SpaceX has signed a contract to launch a second lunar lander for Intuitive Machines as early as 2022. It has already inked a deal to launch Intuitive Machines’ first lunar lander as early as the fourth quarter of 2021.
Intuitive Machines is building a model of lunar landers known as “Nova-C”, which will be capable of carrying up to 100 kg (around 222 lbs) of cargo to the Moon’s surface. The first Nova-C will include an imaging system that will attempt to take the first image of the center of the Milky Way from the Moon. Images taken from the Moon will have the advantage of avoiding the artificial light pollution and atmospheric distortion that can make astrophotography difficult on Earth.
The second Nova-C’s cargo will include an experimental polar resource mining drill and a mass spectrometer to the lunar south pole. These experiments will provide data on the feasibility of harvesting lunar resources that can support long-term crewed operations on the lunar surface or in lunar orbit.
NASA is especially interested in setting up the Lunar Gateway, which will be able to support longer duration crewed missions on the lunar surface than was possible with the Apollo missions of the late 1960s and early 1970s. Formerly known as the Deep Space Gateway, the initial plans for the station included support for crewed missions beyond the Moon, although this seems to have taken a back seat to lunar operations for the time being.
NASA already has several international partners lined up to provide hardware for the Lunar Gateway. Most recently, NASA signed a deal with the Canada Space Agency for a robotic arm that will be a next-generation version of the International Space Station’s Canadarm2. The first hardware for the Lunar Gateway could go into lunar orbit as early as 2024.
It is also currently working toward returning crews to the surface of the Moon as early as 2024 with the Artemis Program, although that program is likely to face delays and may be canceled altogether by the incoming Biden Administration.

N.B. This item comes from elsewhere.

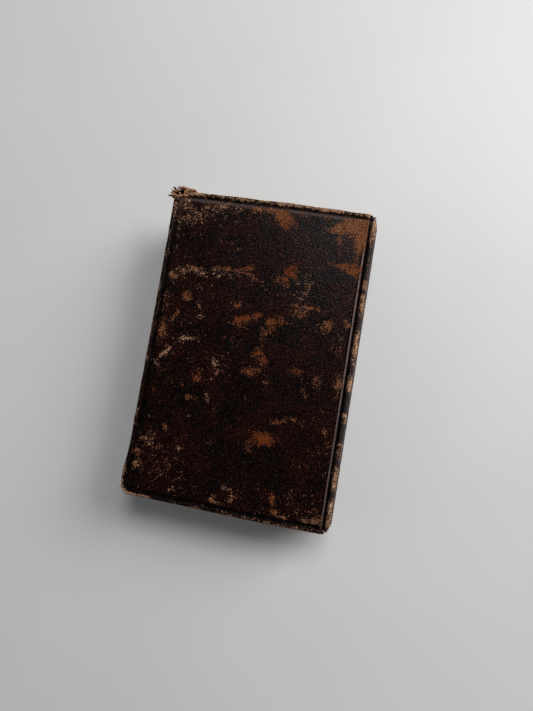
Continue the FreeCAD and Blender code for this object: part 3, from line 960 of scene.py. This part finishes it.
def fray(name, body, roots, look, seed):
    """Shreds and fibres along torn edges. Each root has two ends, the way out, a count, the greatest length,
    a range of z, and the share of thin fibres."""
    draw = random.Random(seed)
    points, faces, skins = [], [], []
    for (x0, y0), (x1, y1), (ox, oy), count, length, (z0, z1), fineness in roots:
        for _ in range(count):
            s = draw.random()
            z = draw.uniform(z0, z1)
            start = (x0 + (x1 - x0) * s, y0 + (y1 - y0) * s, z)
            fibre = draw.random() < fineness
            spread = 0.5 if fibre else 0.28
            heading = (ox + draw.gauss(0, spread), oy + draw.gauss(0, spread), draw.gauss(0.05, 0.30))
            reach = length * draw.uniform(0.35, 1.0)
            width = draw.uniform(0.05, 0.10) if fibre else draw.uniform(0.4, 1.2)
            thick = width * 0.8 if fibre else draw.uniform(0.14, 0.30)
            curl = draw.gauss(0.0, 0.8)
            skin = 1.0 if (not fibre and draw.random() < 0.25) else 0.0
            add_shred(points, faces, skins, start, heading, reach, width, curl, thick, skin)
    low, high = cad_low / MM - REACH_LOW, cad_high / MM + REACH_HIGH
    points = [tuple(min(max(p[a], low[a]), high[a]) for a in range(3)) for p in points]
    made = new_object(name, points, faces)
    set_values(made, skin=skins)
    made.data.materials.append(look)
    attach(made, body)


FRONT_FRAY = [
    ((-39.8, 56.4), (-40.3, 59.6), (-0.8, 0.30), 26, 1.8, (20.8, 22.9), 0.25),
    ((-37.0, 57.4), (-33.0, 60.5), (-1.0, -0.02), 90, 6.5, (21.6, 23.3), 0.30),
    ((-40.4, 58.2), (-31.5, 60.3), (-0.6, 0.35), 60, 2.0, (21.5, 23.2), 0.30),
    ((-39.4, 57.0), (-34.0, 57.8), (-0.8, 0.25), 24, 2.4, (22.9, 23.1), 0.40),
    ((-40.0, -53.0), (-40.2, -57.0), (-0.9, -0.4), 26, 1.0, (20.6, 22.8), 0.85),
    ((-39.5, -58.3), (-34.0, -59.0), (-0.3, -0.9), 22, 0.9, (20.6, 22.7), 0.85),
]
SPINE_FRAY = [
    ((37.9, 58.1), (39.0, 56.2), (0.8, 0.6), 26, 1.1, (19.0, 21.9), 0.9),
    ((39.0, 54.0), (39.0, 20.0), (0.9, 0.1), 30, 1.0, (20.4, 21.6), 1.0),
    ((37.9, -58.1), (39.0, -56.2), (0.8, -0.6), 30, 1.2, (19.0, 21.9), 0.9),
    ((39.0, -52.0), (39.0, -30.0), (0.9, -0.1), 20, 1.0, (20.4, 21.6), 1.0),
    ((37.9, 58.1), (39.0, 56.2), (0.8, 0.6), 14, 1.0, (1.6, 4.0), 0.9),
    ((37.9, -58.1), (39.0, -56.2), (0.8, -0.6), 14, 1.0, (1.6, 4.0), 0.9),
]

# ---------------------------------------------------------------- build
leather = leather_look()
cover_leather("front", FRONT_PATCHES, 1.3, leather)
cover_leather("back", BACK_PATCHES, 5.1, leather)
spine_skin(leather)

leaf_paper = paper_look("leaf_paper", (0.66, 0.59, 0.45, 1), (0.59, 0.50, 0.36, 1))
leaf_edges = paper_look("leaf_edges", (0.55, 0.45, 0.31, 1), (0.43, 0.32, 0.20, 1), edge_lines=True)
end_paper = paper_look("end_paper", (0.60, 0.52, 0.38, 1), (0.50, 0.40, 0.27, 1))
for number in range(1, GATHERINGS + 1):
    body = f"gathering_{number:02d}"
    leaf_block(body, LEAVES_PER_GATHERING, leaf_paper, leaf_edges, f"leaves_{number:02d}")
for side in ("front", "back"):
    flyleaf = f"{side}_flyleaf"
    leaf_block(flyleaf, 1, end_paper, leaf_edges, f"{side}_free_leaf")
silk = silk_look()
endband("head_band", silk)
endband("tail_band", silk)
torn = frayed_look()
fray("front_corner_fray", "front_cover", FRONT_FRAY, torn, 11)
fray("spine_edge_fray", "spine", SPINE_FRAY, torn, 12)

# The CAD nodes that stay as they are, by material.
CAD_LOOKS = {
    board_look(): ("front_board", "back_board"),
    end_paper: ("front_pastedown", "back_pastedown"),
    leaf_edges: ("gathering_folds",),
    woven_look("linen_tape", (0.50, 0.44, 0.33, 1), (0.22, 0.17, 0.11, 1), 0.35): (
        "sewing_tapes",
        "front_tape_slips",
        "back_tape_slips",
    ),
    woven_look("linen_thread", (0.58, 0.51, 0.38, 1), (0.30, 0.24, 0.16, 1), 0.15): (
        "sewing_thread",
        "kettle_stitches",
    ),
    woven_look("mull_lining", (0.46, 0.42, 0.34, 1), (0.16, 0.11, 0.07, 1), 0.6): ("spine_lining",),
    paper_look("inlay_paper", (0.25, 0.17, 0.10, 1), (0.19, 0.12, 0.07, 1)): ("spine_inlay",),
}
for look, nodes in CAD_LOOKS.items():
    for node in nodes:
        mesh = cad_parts[node].data
        mesh.materials.clear()
        mesh.materials.append(look)


# ---------------------------------------------------------------- floor, light and camera
FLOOR_REACH = 4000
FLOOR_Z = -0.26  # just under the lowest point of the uneven leather
# Each light: name, place, target, size (metres), power (watts), colour.
LIGHTS = [
    ("window", (0.76, 0.56, 0.60), (0, 0, 0.01), (0.66, 0.66), 10.4, (1.0, 0.995, 0.985)),
    ("high_window", (0.14, 0.52, 0.86), (0, 0.02, 0.01), (0.34, 0.34), 3.2, (0.97, 0.985, 1.0)),
    ("room_left", (-1.1, -0.2, 0.35), (0, 0, 0.0), (1.0, 0.6), 1.7, (0.97, 0.985, 1.0)),
    ("room_front", (0.2, -1.1, 0.35), (0, 0, 0.0), (1.0, 0.6), 0.9, (0.97, 0.985, 1.0)),
]
ROOM_COLOUR, ROOM_STRENGTH = (0.92, 0.95, 1.0, 1), 0.10
CAMERA_PLACE = (34.7, -12.4, 219.3)
CAMERA_TURN = (5.16, 7.41, 9.53)
CAMERA_LENS, CAMERA_SENSOR = 27.04, 36.0


def floor():
    s = Shader("white_table")
    tone = s.mix(s.noise(60.0, 2.0), (0.61, 0.605, 0.60, 1), (0.65, 0.645, 0.64, 1))
    s.set(Base_Color=tone, Roughness=0.5, Normal=s.bump(s.noise(2.5, 3.0), 0.03, strength=0.2))
    corners = [(-1, -1), (1, -1), (1, 1), (-1, 1)]
    points = [(x * FLOOR_REACH, y * FLOOR_REACH, FLOOR_Z) for x, y in corners]
    made = new_object("table_top", points, [(0, 1, 2, 3)])
    made.data.materials.append(s.material)


def area_light(name, place, target, size, power, colour):
    data = bpy.data.lights.new(name, "AREA")
    data.shape = "RECTANGLE"
    data.size, data.size_y = size
    data.energy = power
    data.color = colour
    made = bpy.data.objects.new(name, data)
    made.location = place
    made.rotation_mode = "QUATERNION"
    made.rotation_quaternion = (Vector(target) - Vector(place)).to_track_quat("-Z", "Y")
    bpy.context.scene.collection.objects.link(made)


def room_light():
    world = bpy.data.worlds.new("room_light")
    bpy.context.scene.world = world
    world.use_nodes = True
    background = world.node_tree.nodes["Background"]
    background.inputs["Color"].default_value = ROOM_COLOUR
    background.inputs["Strength"].default_value = ROOM_STRENGTH


def camera():
    data = bpy.data.cameras.new("camera")
    data.lens = CAMERA_LENS
    data.sensor_width = CAMERA_SENSOR
    data.clip_start = 0.01
    made = bpy.data.objects.new("camera", data)
    made.location = Vector(CAMERA_PLACE) * MM
    made.rotation_euler = [math.radians(a) for a in CAMERA_TURN]
    bpy.context.scene.collection.objects.link(made)
    bpy.context.scene.camera = made


floor()
for light in LIGHTS:
    area_light(*light)
room_light()
bpy.context.scene.view_settings.view_transform = "Standard"
bpy.context.scene.view_settings.look = "Medium High Contrast"
camera()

The two Nova-C landings are part of NASA’s Commercial Lunar Payload Services (CLPS) program. Like the Commercial Crew program, which became an official NASA program in 2011 and most recently launched the Crew-1 mission with four astronauts on board, CLPS encourages the development of privately owned space-related hardware that NASA can purchase as needed to support its missions. The included aerospace companies can also sell their hardware and services to private entities interested in using them for their own projects. The contracts for the development of the hardware include a firm amount of money to be paid when the companies reach clearly defined milestones. This encourages them to work toward keeping costs down, as opposed to the “cost plus” model that is common in the aerospace industry.
CLPS is currently fostering hardware development by a total of 14 companies, which can use them to place bids for NASA contracts for lunar operations. If successful, Intuitive Machines will become one of the first aerospace companies to place its own lander on the surface of the Moon.